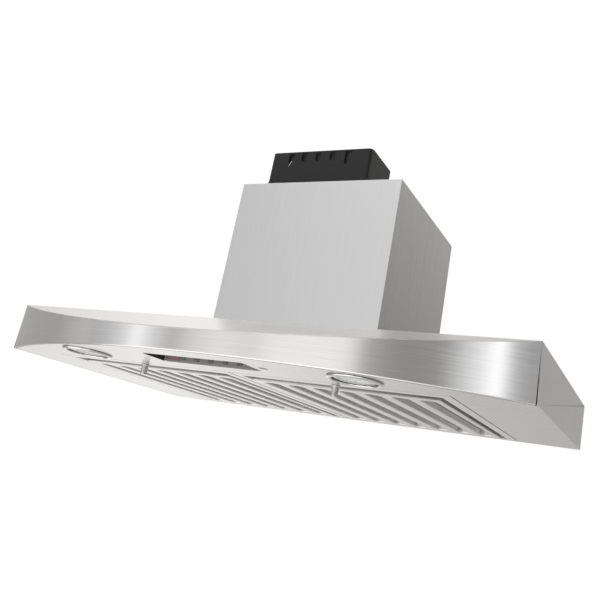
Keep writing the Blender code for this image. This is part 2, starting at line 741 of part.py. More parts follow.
def build_duct():
    """The outlet duct: slots near its top with a liner behind them, a bead, and ledges for the flaps."""
    outer = rounded(BLOWER_X, DUCT_Y, DUCT_CORNER, 5)
    inner_x = (BLOWER_X[0] + BLOWER_WALL, BLOWER_X[1] - BLOWER_WALL)
    inner_y = (THROAT_FRONT, THROAT_BACK)
    inner = rounded(inner_x, inner_y, DUCT_CORNER - BLOWER_WALL, 5)
    duct = prism("outlet_duct", outer, DUCT_LOW, DUCT_TOP, black_plastic(), smooth=True)
    bead_x = (BLOWER_X[0] - DUCT_BEAD, BLOWER_X[1] + DUCT_BEAD)
    bead_y = (DUCT_Y[0] - DUCT_BEAD, DUCT_Y[1] + DUCT_BEAD)
    bead = rounded(bead_x, bead_y, DUCT_CORNER + DUCT_BEAD, 5)
    join(duct, prism_data(bead, 0.3460, 0.3500))
    cut(duct, prism_data(inner, DUCT_LOW - 0.01, DUCT_TOP + 0.01))
    ledge_z = (FLAP_Z - FLAP_THICK / 2 - GAP - 0.0020, FLAP_Z - FLAP_THICK / 2 - GAP)
    ledge_x = (inner_x[0] + 0.012, inner_x[1] - 0.012)
    join(
        duct,
        box_data(ledge_x, (inner_y[0] - 0.001, inner_y[0] + 0.003), ledge_z),
        box_data(ledge_x, (inner_y[1] - 0.003, inner_y[1] + 0.001), ledge_z),
    )
    openings = []
    for i, x in enumerate(DUCT_SLOTS):
        reach = (DUCT_Y[0] - 0.01, THROAT_FRONT + 0.0005)
        openings.append(prism_data(slot_outline(i, x), *reach, "Y"))
    cut(duct, *openings)
    # The liner is a comb seen from above, and its teeth reach the front wall between the slots.
    comb = [(LINER_X[0], LINER_Y[0])]
    for left, right in zip(DUCT_SLOTS, DUCT_SLOTS[1:]):
        tooth = (left + right) / 2
        comb += [(tooth - 0.0008, LINER_Y[0]), (tooth - 0.0008, THROAT_FRONT - 0.0005)]
        comb += [(tooth + 0.0008, THROAT_FRONT - 0.0005), (tooth + 0.0008, LINER_Y[0])]
    comb += [(LINER_X[1], LINER_Y[0]), (LINER_X[1], LINER_Y[1]), (LINER_X[0], LINER_Y[1])]
    join(duct, prism_data(comb, LINER_LOW, DUCT_TOP - 0.0015))
    slit = [(z, x - 0.0007) for z, x in LINER_SLIT[::-1]] + [(z, x + 0.0007) for z, x in LINER_SLIT]
    cut(duct, prism_data(slit, LINER_Y[0] - 0.0005, LINER_Y[1] + 0.0005, "Y"))
    middle = (THROAT_FRONT + THROAT_BACK) / 2
    bearings = []
    for y in (middle - FLAP_SPREAD, middle + FLAP_SPREAD):
        for x in BLOWER_X:
            hole = disc((y, FLAP_Z), SPINDLE + GAP, 12)
            bearings.append(prism_data(hole, x - 0.006, x + 0.006, "X"))
    cut(duct, *bearings)

    metal = galvanised()
    flap_x = (inner_x[0] + 0.0015, inner_x[1] - 0.0015)
    pin_x = (BLOWER_X[0] + 0.0004, BLOWER_X[1] - 0.0004)
    flap_z = (FLAP_Z - FLAP_THICK / 2, FLAP_Z + FLAP_THICK / 2)
    for name, side in (("front", -1), ("back", 1)):
        axis = middle + side * FLAP_SPREAD
        edge = inner_y[0] + 0.0012 if side < 0 else inner_y[1] - 0.0012
        leaf = rounded(flap_x, tuple(sorted((axis, edge))), 0.0055, 3)
        flap = prism("damper_flap_" + name, leaf, *flap_z, metal)
        join(flap, prism_data(disc((axis, FLAP_Z), SPINDLE, 12), *pin_x, "X"))


def build_fan():
    """A double-inlet impeller: a middle disc and two end rings joined by forward-curved blades."""
    plastic = material("fan_plastic", (0.06, 0.06, 0.065), 0.50, 0.0)
    hub = [
        (SHAFT_RADIUS + GAP, -0.0140),
        (0.0160, -0.0140),
        (0.0160, -0.0012),
        (FAN_RADIUS - 0.0010, -0.0012),
        (FAN_RADIUS - 0.0010, 0.0012),
        (0.0160, 0.0012),
        (0.0160, 0.0060),
        (SHAFT_RADIUS + GAP, 0.0060),
    ]
    impeller = turned("impeller", hub, (FAN_X, FAN_Y, FAN_Z), plastic, "X", steps=36)
    blades = []
    for i in range(BLADES):
        outline = []
        for side, radii in ((1, (0, 0.5, 1)), (-1, (1, 0.5, 0))):
            for share in radii:
                radius = BLADE_INNER + (FAN_RADIUS - 0.002 - BLADE_INNER) * share
                lean = 0.09 * share**2 + side * 0.0006 / radius
                angle = 2 * math.pi * i / BLADES + lean
                outline.append((FAN_Y + radius * math.cos(angle), FAN_Z + radius * math.sin(angle)))
        blades.append(prism_data(outline[::-1], FAN_X - FAN_HALF + 0.001, FAN_X + FAN_HALF - 0.001, "X"))
    rings = []
    for end in (-1, 1):
        low, high = sorted((end * FAN_HALF, end * (FAN_HALF - 0.0025)))
        inner = BLADE_INNER + 0.004
        ring = [(FAN_RADIUS, low), (FAN_RADIUS, high), (inner, high), (inner, low)]
        rings.append(turned_data(ring, (FAN_X, FAN_Y, FAN_Z), "X", 36))
    join(impeller, *rings)
    join(impeller, *blades)

    steel = material("shaft_steel", (0.60, 0.60, 0.62), 0.25, 1.0)
    shaft_end = BLOWER_X[1] + 0.014
    shaft = [
        (0, FAN_X - 0.0160),
        (SHAFT_RADIUS, FAN_X - 0.0160),
        (SHAFT_RADIUS, shaft_end),
        (0, shaft_end),
    ]
    turned("fan_shaft", shaft, (0, FAN_Y, FAN_Z), steel, "X", steps=20)


def build_motor():
    start = FAN_X + 0.0090
    end = BLOWER_X[1] + 0.0100
    bore = SHAFT_RADIUS + GAP
    body = [
        (bore, start),
        (0.0150, start),
        (0.0150, start + 0.006),
        (0.0420, start + 0.010),
        (MOTOR_RADIUS, start + 0.018),
        (MOTOR_RADIUS, end - 0.018),
        (0.0420, end - 0.010),
        (0.0150, end - 0.006),
        (0.0150, end),
        (bore, end),
    ]
    turned("motor", body, (0, FAN_Y, FAN_Z), galvanised(), "X", steps=32)
    face = BLOWER_X[1] + 0.0045
    strap = [
        (MOTOR_RADIUS + GAP, face - 0.012),
        (MOTOR_RADIUS + GAP + 0.0016, face - 0.012),
        (MOTOR_RADIUS + GAP + 0.0016, face + 0.0020),
        (MOTOR_RADIUS + GAP, face + 0.0020),
    ]
    bracket = turned("motor_bracket", strap, (0, FAN_Y, FAN_Z), galvanised(), "X", steps=32)
    arms = []
    for i in range(3):
        angle = math.radians(90 + 120 * i)
        out = Vector((math.cos(angle), math.sin(angle)))
        side = Vector((-out.y, out.x)) * 0.006
        near = out * (MOTOR_RADIUS + GAP + 0.0008)
        far = out * 0.092
        corners = [near - side, far - side, far + side, near + side]
        arms.append(prism_data([(FAN_Y + c.x, FAN_Z + c.y) for c in corners], face, face + 0.0020, "X"))
    join(bracket, *arms)


def build_electrics():
    can = [(0, 0), (0.0150, 0), (0.0150, 0.0520), (0.0060, 0.0550), (0, 0.0550)]
    turned("motor_capacitor", can, (0.1340, -0.0900, TOP + 0.0024), grey_plastic(), steps=24)
    x = (-0.330, -0.240)
    y = (-0.120, -0.060)
    roof = TOP - SHEET - GAP
    case = box("junction_box", x, y, (roof - 0.032, roof), galvanised())
    cut(case, box_data((x[0] + 0.001, x[1] - 0.001), (y[0] + 0.001, y[1] - 0.001), (0, roof - 0.001)))
    box("junction_lid", x, y, (roof - 0.032 - GAP - 0.001, roof - 0.032 - GAP), galvanised())
    gland_at = (-0.200, -0.030, TOP)
    gland = [
        (0.0045, GAP),
        (0.0110, GAP),
        (0.0110, 0.0050),
        (0.0085, 0.0060),
        (0.0085, 0.0120),
        (0.0065, 0.0150),
        (0.0045, 0.0150),
    ]
    turned("cable_gland", gland, gland_at, black_plastic(), steps=20)


def main():
    clear_scene()
    build_canopy()
    build_hanging_plate()
    build_front_panel()
    build_underside()
    build_controls()
    for side, name in ((-1, "left"), (1, "right")):
        build_lamp(side, name)
        build_filter(side, name)
    build_chimney()
    build_scroll()
    build_duct()
    build_fan()
    build_motor()
    build_electrics()


main()
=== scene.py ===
import json
import math

import bmesh
import bpy
import numpy as np
from mathutils import Matrix, Vector

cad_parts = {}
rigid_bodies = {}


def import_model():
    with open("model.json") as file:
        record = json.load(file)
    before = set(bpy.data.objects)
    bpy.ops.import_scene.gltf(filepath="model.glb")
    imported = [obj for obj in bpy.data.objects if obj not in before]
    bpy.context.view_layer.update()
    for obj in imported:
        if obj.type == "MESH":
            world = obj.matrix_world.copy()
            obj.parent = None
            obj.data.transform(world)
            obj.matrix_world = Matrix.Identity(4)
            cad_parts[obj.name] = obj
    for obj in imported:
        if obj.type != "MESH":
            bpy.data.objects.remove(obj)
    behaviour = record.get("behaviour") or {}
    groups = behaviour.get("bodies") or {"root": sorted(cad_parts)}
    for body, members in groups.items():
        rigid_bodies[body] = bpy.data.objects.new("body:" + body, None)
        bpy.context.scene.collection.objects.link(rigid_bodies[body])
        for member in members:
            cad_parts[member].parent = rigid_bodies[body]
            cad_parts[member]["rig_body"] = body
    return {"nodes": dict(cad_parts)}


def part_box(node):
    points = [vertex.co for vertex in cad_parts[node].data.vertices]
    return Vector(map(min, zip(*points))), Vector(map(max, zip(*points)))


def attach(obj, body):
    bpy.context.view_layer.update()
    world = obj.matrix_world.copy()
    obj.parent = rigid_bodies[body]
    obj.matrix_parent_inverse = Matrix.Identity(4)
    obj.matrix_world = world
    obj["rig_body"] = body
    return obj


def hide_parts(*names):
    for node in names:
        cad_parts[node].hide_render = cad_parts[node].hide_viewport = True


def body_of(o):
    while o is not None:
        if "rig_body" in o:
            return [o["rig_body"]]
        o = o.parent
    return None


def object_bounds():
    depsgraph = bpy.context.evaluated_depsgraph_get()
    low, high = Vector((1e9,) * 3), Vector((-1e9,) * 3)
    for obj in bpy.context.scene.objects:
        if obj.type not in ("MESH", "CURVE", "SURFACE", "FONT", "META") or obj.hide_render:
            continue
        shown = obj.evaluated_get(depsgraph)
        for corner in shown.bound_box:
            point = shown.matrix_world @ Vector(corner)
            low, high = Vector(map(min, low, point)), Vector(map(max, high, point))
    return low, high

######

Only the lines from the one containing "build_scroll()" through the one containing "obj.parent = None" are to be extracted, exactly as they appear, with both ends included.

> [Written answer]:
    build_scroll()
    build_duct()
    build_fan()
    build_motor()
    build_electrics()


main()
=== scene.py ===
import json
import math

import bmesh
import bpy
import numpy as np
from mathutils import Matrix, Vector

cad_parts = {}
rigid_bodies = {}


def import_model():
    with open("model.json") as file:
        record = json.load(file)
    before = set(bpy.data.objects)
    bpy.ops.import_scene.gltf(filepath="model.glb")
    imported = [obj for obj in bpy.data.objects if obj not in before]
    bpy.context.view_layer.update()
    for obj in imported:
        if obj.type == "MESH":
            world = obj.matrix_world.copy()
            obj.parent = None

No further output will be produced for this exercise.